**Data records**
** Start **

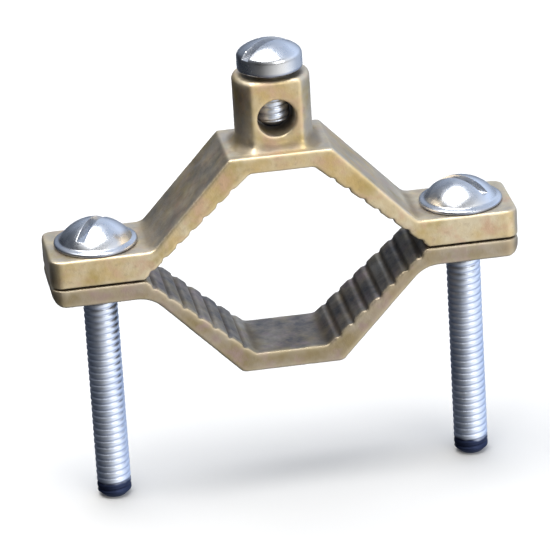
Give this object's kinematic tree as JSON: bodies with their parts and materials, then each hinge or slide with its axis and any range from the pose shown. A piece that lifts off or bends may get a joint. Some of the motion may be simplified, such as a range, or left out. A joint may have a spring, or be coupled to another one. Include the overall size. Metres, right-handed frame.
{
  "type": "ground clamp",
  "caption": "Cast bronze pipe ground clamp with two serrated V jaws drawn together by slotted jaw screws, and a wire lug with a binding screw.",
  "frame": {"origin": "centre of the pipe passage, on the plane where the closed jaws meet, half-way along the jaws", "axes": "+Y along the pipe, +X towards the right ear, +Z towards the wire lug"},
  "size_m": [0.0868, 0.016, 0.0863],
  "materials": {
    "bronze": "sand-cast, tumbled",
    "plated_steel": "bright zinc"
  },
  "bodies": {
    "upper_jaw": {"upper_jaw": "bronze"},
    "lower_jaw": {"lower_jaw": "bronze"},
    "jaw_screw_left": {"jaw_screw_left": "plated_steel"},
    "jaw_screw_right": {"jaw_screw_right": "plated_steel"},
    "binding_screw": {"binding_screw": "plated_steel"}
  },
  "joints": [
    {"name": "jaw_opening", "type": "slide", "parent": "upper_jaw", "child": "lower_jaw", "axis": [0, 0, -1], "range_m": [0, 0.03556]},
    {"name": "left_screw_turn", "type": "hinge", "parent": "upper_jaw", "child": "jaw_screw_left", "pos_m": [-0.034, 0, 0], "axis": [0, 0, 1], "range_deg": [0, 10080]},
    {"name": "right_screw_turn", "type": "hinge", "parent": "upper_jaw", "child": "jaw_screw_right", "pos_m": [0.034, 0, 0], "axis": [0, 0, 1], "range_deg": [0, 10080]},
    {"name": "binding_screw_lift", "type": "slide", "parent": "upper_jaw", "child": "binding_screw", "axis": [0, 0, 1], "range_m": [0, 0.00762]}
  ],
  "couplings": [
    {"joint": "left_screw_turn", "follows": "jaw_opening", "rad_per_m": 4947.4},
    {"joint": "right_screw_turn", "follows": "jaw_opening", "rad_per_m": 4947.4}
  ]
}
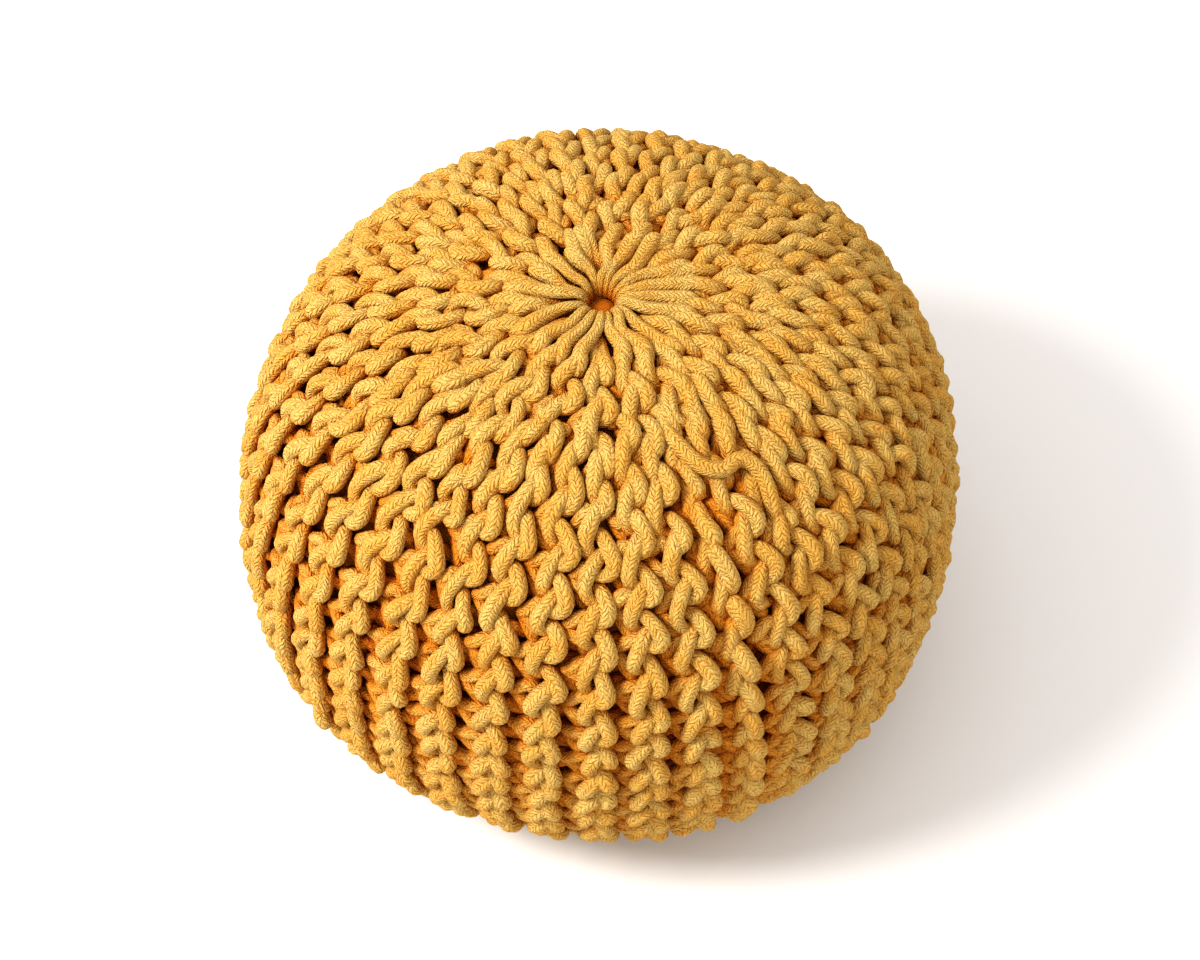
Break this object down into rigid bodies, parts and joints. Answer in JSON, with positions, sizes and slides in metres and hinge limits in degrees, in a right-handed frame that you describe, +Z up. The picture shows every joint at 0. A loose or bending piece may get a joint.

** End **

**Problem statement**
Every entry above needs to be quoted exactly.

**Exercise answer**
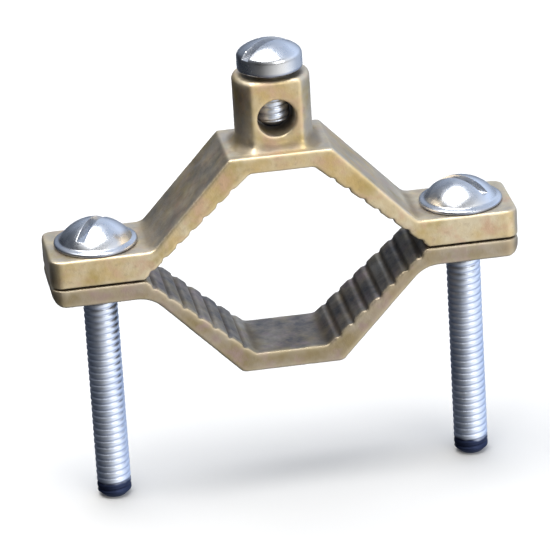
Give this object's kinematic tree as JSON: bodies with their parts and materials, then each hinge or slide with its axis and any range from the pose shown. A piece that lifts off or bends may get a joint. Some of the motion may be simplified, such as a range, or left out. A joint may have a spring, or be coupled to another one. Include the overall size. Metres, right-handed frame.
{
  "type": "ground clamp",
  "caption": "Cast bronze pipe ground clamp with two serrated V jaws drawn together by slotted jaw screws, and a wire lug with a binding screw.",
  "frame": {"origin": "centre of the pipe passage, on the plane where the closed jaws meet, half-way along the jaws", "axes": "+Y along the pipe, +X towards the right ear, +Z towards the wire lug"},
  "size_m": [0.0868, 0.016, 0.0863],
  "materials": {
    "bronze": "sand-cast, tumbled",
    "plated_steel": "bright zinc"
  },
  "bodies": {
    "upper_jaw": {"upper_jaw": "bronze"},
    "lower_jaw": {"lower_jaw": "bronze"},
    "jaw_screw_left": {"jaw_screw_left": "plated_steel"},
    "jaw_screw_right": {"jaw_screw_right": "plated_steel"},
    "binding_screw": {"binding_screw": "plated_steel"}
  },
  "joints": [
    {"name": "jaw_opening", "type": "slide", "parent": "upper_jaw", "child": "lower_jaw", "axis": [0, 0, -1], "range_m": [0, 0.03556]},
    {"name": "left_screw_turn", "type": "hinge", "parent": "upper_jaw", "child": "jaw_screw_left", "pos_m": [-0.034, 0, 0], "axis": [0, 0, 1], "range_deg": [0, 10080]},
    {"name": "right_screw_turn", "type": "hinge", "parent": "upper_jaw", "child": "jaw_screw_right", "pos_m": [0.034, 0, 0], "axis": [0, 0, 1], "range_deg": [0, 10080]},
    {"name": "binding_screw_lift", "type": "slide", "parent": "upper_jaw", "child": "binding_screw", "axis": [0, 0, 1], "range_m": [0, 0.00762]}
  ],
  "couplings": [
    {"joint": "left_screw_turn", "follows": "jaw_opening", "rad_per_m": 4947.4},
    {"joint": "right_screw_turn", "follows": "jaw_opening", "rad_per_m": 4947.4}
  ]
}
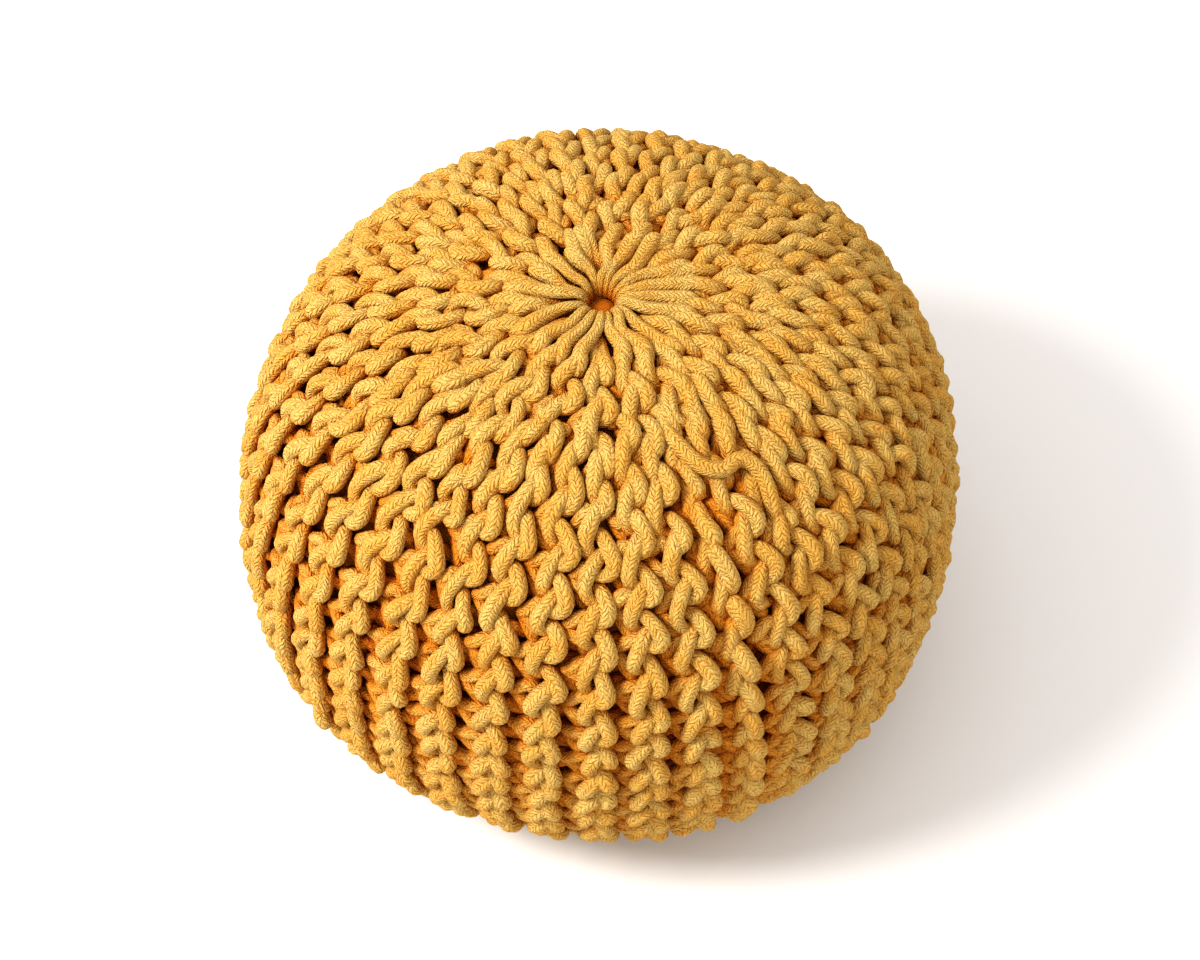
Break this object down into rigid bodies, parts and joints. Answer in JSON, with positions, sizes and slides in metres and hinge limits in degrees, in a right-handed frame that you describe, +Z up. The picture shows every joint at 0. A loose or bending piece may get a joint.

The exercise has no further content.